An aide to the senator said the event today could “lead to specific legislation.”

In February, Mr. Welch, whose late wife was a dean at the University of Vermont, introduced legislation requiring that at least 5% of an endowment be spent annually on reducing tuition and other student costs. Expenditures on new buildings, faculty hires, or research facilities would not have counted toward that 5%, meaning such legislation would have necessitated expenditures far in excess of 5%.

The congressman withdrew the proposal shortly thereafter, but said last week in an interview that he is considering new legislation. “I touched a nerve,” Mr. Welch said. “I was quite amazed at the resistance on the part of the higher education community.”

At a time when Columbia University and New York University both charge more than $50,000 for a year of undergraduate education, including room and board, legislation to force universities to subsidize those costs further has a chance at gaining traction, education policy analysts say.

“Endowments are red meat,” an education analyst at the Cato Institute, Neal McCluskey, said. “Intuitively it has an appeal to the public: that these schools aren’t paying their share and getting special breaks.”

Mr. Welch argues that the endowments of universities should be regulated like those of private foundations, which generally are required to spend 5% of their investment assets each year.

“I don’t see why they should be exempt from the same 5% rule that applies to the Ford and Gates foundations,” he said of universities.

Spending requirements intended for private foundations, whose stated purpose is to provide funding, are not necessarily a good fit for educational institutions, university officials and their trade organizations say.

“There is real concern that if you try to propose that kind of requirement, you’re going to have a long-term impact on the institutions that play an incredibly important role in our society,” a spokesman for the Association of American Universities, Barry Toiv, said. “You’re going to potentially damage a system that provides private philanthropic support for education and research in this country.”

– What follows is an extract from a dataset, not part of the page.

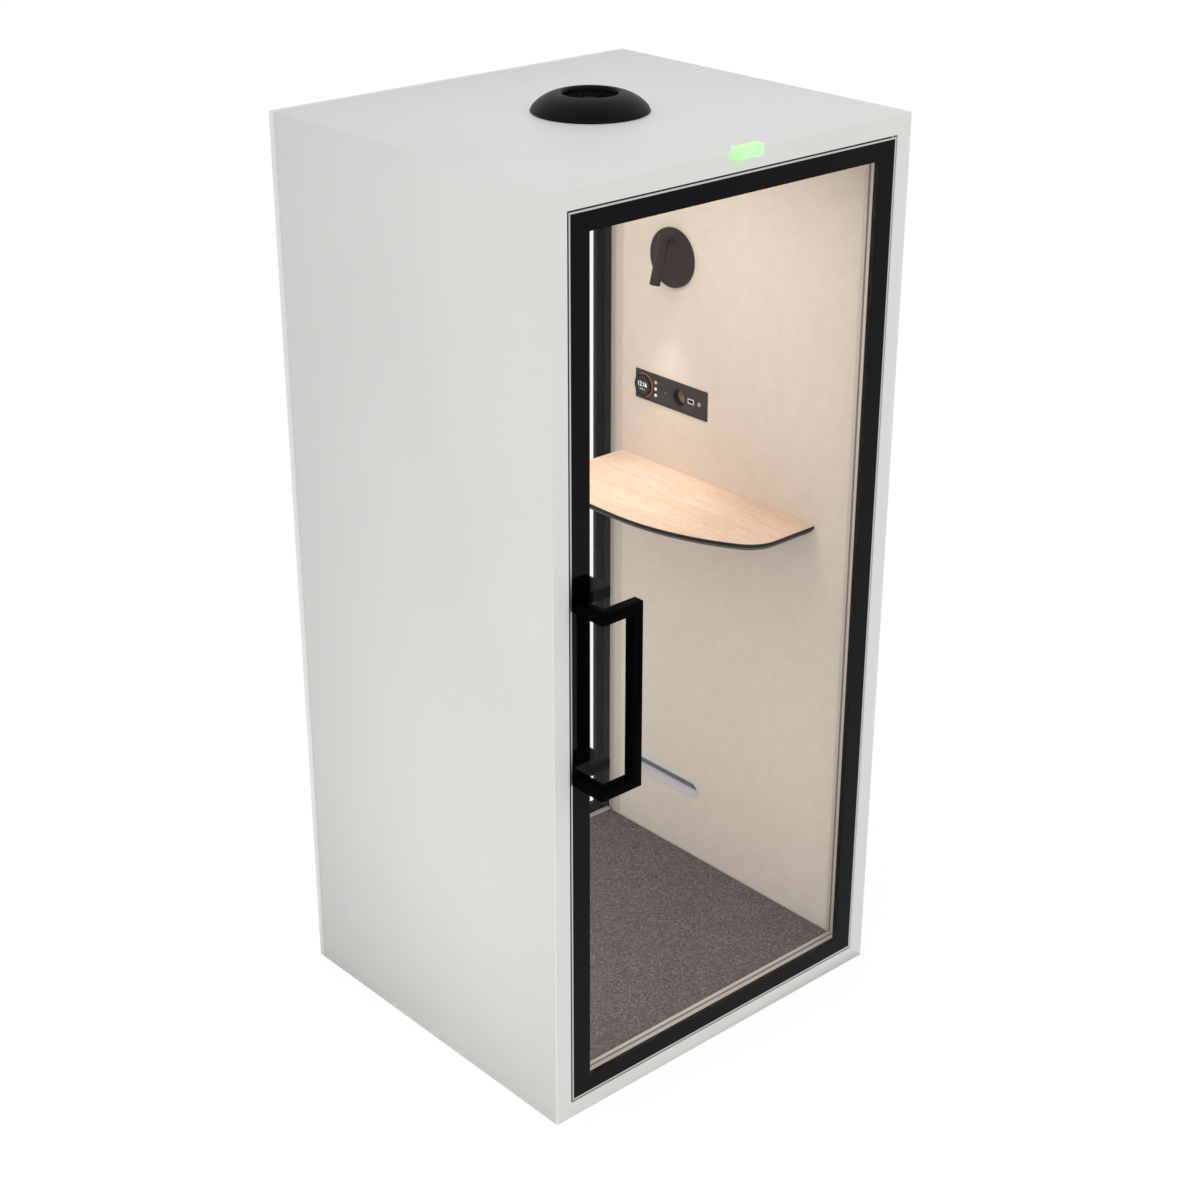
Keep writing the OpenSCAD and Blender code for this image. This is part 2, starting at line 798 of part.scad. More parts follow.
module panel_plate() {
    color([0.2, 0.19, 0.18])
    difference() {
        span([panel_x, panel_y0, panel_z - panel_h / 2], [cab_x, panel_y1, panel_z + panel_h / 2]);
        rod_x(socket_y, panel_z, socket_d + 2 * socket_wall + 2 * seat, panel_x - cut, cab_x + cut);
        rod_x(dial_y, panel_z, hub_d / 2 + 2 * seat, panel_x - cut, cab_x + cut);
        span([panel_x - cut, port_y - port_w / 2, panel_z - port_h / 2],
            [cab_x + cut, port_y + port_w / 2, panel_z + port_h / 2]);
        rod_x(jack_y, panel_z, jack_d + 2 * seat, panel_x - cut, cab_x + cut);
        span([panel_x - cut, lamp_dot_y - lamp_dot_w / 2, panel_z - lamp_dot_h],
            [cab_x + cut, lamp_dot_y + lamp_dot_w / 2, panel_z]);
        for (k = [-1 : 1]) rod_x(button_y, panel_z + k * button_pitch, button_d + 2 * button_clear,
            panel_x - cut, cab_x + cut);
    }
}

module panel_box() {
    color([0.12, 0.12, 0.12])
    difference() {
        span([cab_x, panel_y0 + box_in, panel_z - panel_h / 2 + box_in],
            [cab_x + box_d, panel_y1 - box_in, panel_z + panel_h / 2 - box_in]);
        rod_x(socket_y, panel_z, socket_d + 2 * socket_wall + 2 * seat, cab_x - cut,
            panel_x - socket_out + socket_in + socket_floor);
        span([cab_x - cut, port_y - port_w / 2, panel_z - port_h / 2],
            [panel_x + port_d, port_y + port_w / 2, panel_z + port_h / 2]);
        rod_x(jack_y, panel_z, jack_d + 2 * seat, cab_x - cut, panel_x + port_d);
        rod_x(dial_y, panel_z, hub_d / 2 + 2 * seat, cab_x - cut, cab_x + well_in);
        for (k = [-1 : 1]) rod_x(button_y, panel_z + k * button_pitch, well_d, cab_x - cut,
            cab_x + well_in);
    }
}

module display() {
    color([0.05, 0.06, 0.08]) {
        rod_x(dial_y, panel_z, hub_d - 2 * pin_clear, panel_x - dial_t + dial_lip, panel_x);
        rod_x(dial_y, panel_z, hub_d / 2, panel_x - cut, cab_x + well_in);
    }
}

module socket() {
    color([0.1, 0.1, 0.1])
    difference() {
        rod_x(socket_y, panel_z, socket_d + 2 * socket_wall, panel_x - socket_out,
            panel_x - socket_out + socket_in + socket_floor);
        rod_x(socket_y, panel_z, socket_d, panel_x - socket_out - cut,
            panel_x - socket_out + socket_in);
        for (s = [-1, 1]) rod_x(socket_y + s * contact_pitch / 2, panel_z, contact_d,
            panel_x - socket_out + socket_in - cut, panel_x - socket_out + socket_in + contact_in);
    }
}

module ports() {
    color([0.75, 0.74, 0.72]) {
        difference() {
            span([panel_x - port_out, port_y - port_w / 2, panel_z - port_h / 2],
                [panel_x + port_d, port_y + port_w / 2, panel_z + port_h / 2]);
            span([panel_x - port_out - cut, port_y - port_w / 2 + port_wall,
                    panel_z - port_h / 2 + port_wall],
                [panel_x - port_out + port_in, port_y + port_w / 2 - port_wall,
                    panel_z + port_h / 2 - port_wall]);
        }
        difference() {
            rod_x(jack_y, panel_z, jack_d, panel_x - port_out, panel_x + port_d);
            rod_x(jack_y, panel_z, jack_hole, panel_x - port_out - cut,
                panel_x - port_out + port_in);
        }
        span([panel_x - port_out, lamp_dot_y - lamp_dot_w / 2, panel_z - lamp_dot_h],
            [cab_x, lamp_dot_y + lamp_dot_w / 2, panel_z]);
    }
}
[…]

Universities also are expressing concern that the debate over endowment expenditures is too focused on tuition costs. When Mr. Grassley and Senator Baucus of Montana, both Senate Finance Committee members, sent out a questionnaire earlier this year seeking information on how endowments are spent, Princeton University’s response noted that “very few of the questions” dealt with research programs.

“The endowment makes very substantial contributions to the operating and capital costs of the cutting-edge research that fuels America’s competitiveness, at a time when federal and other sources of support are failing to keep pace with rising costs,” Princeton’s president, Shirley Tilghman, wrote in the university’s response.

Ms. Tilghman, who is also on the executive committee of the Association of American Universities, is scheduled to speak at today’s event on a panel called “Are Mandatory Payouts Beneficial?” In addition, the president of Amherst College, Anthony Marx, and two others are scheduled to speak on the panel.

While not an official Senate hearing, the event will take place in the finance committee’s hearing room.

As it stands, universities on average spent 4.6% of their endowments in 2007, according to a study of 785 institutions of higher learning in American and Canada by the National Association of College and University Business Officers.

Last year, Harvard spent 4.6% of its endowment, according to a letter by its president, Drew Gilpin Faust, to Messrs. Grassley and Baucus. Ms. Faust says the university “targets a payout rate of approximately 5%,” although, according to Ms. Faust’s figures, it has hit that only once in the last decade.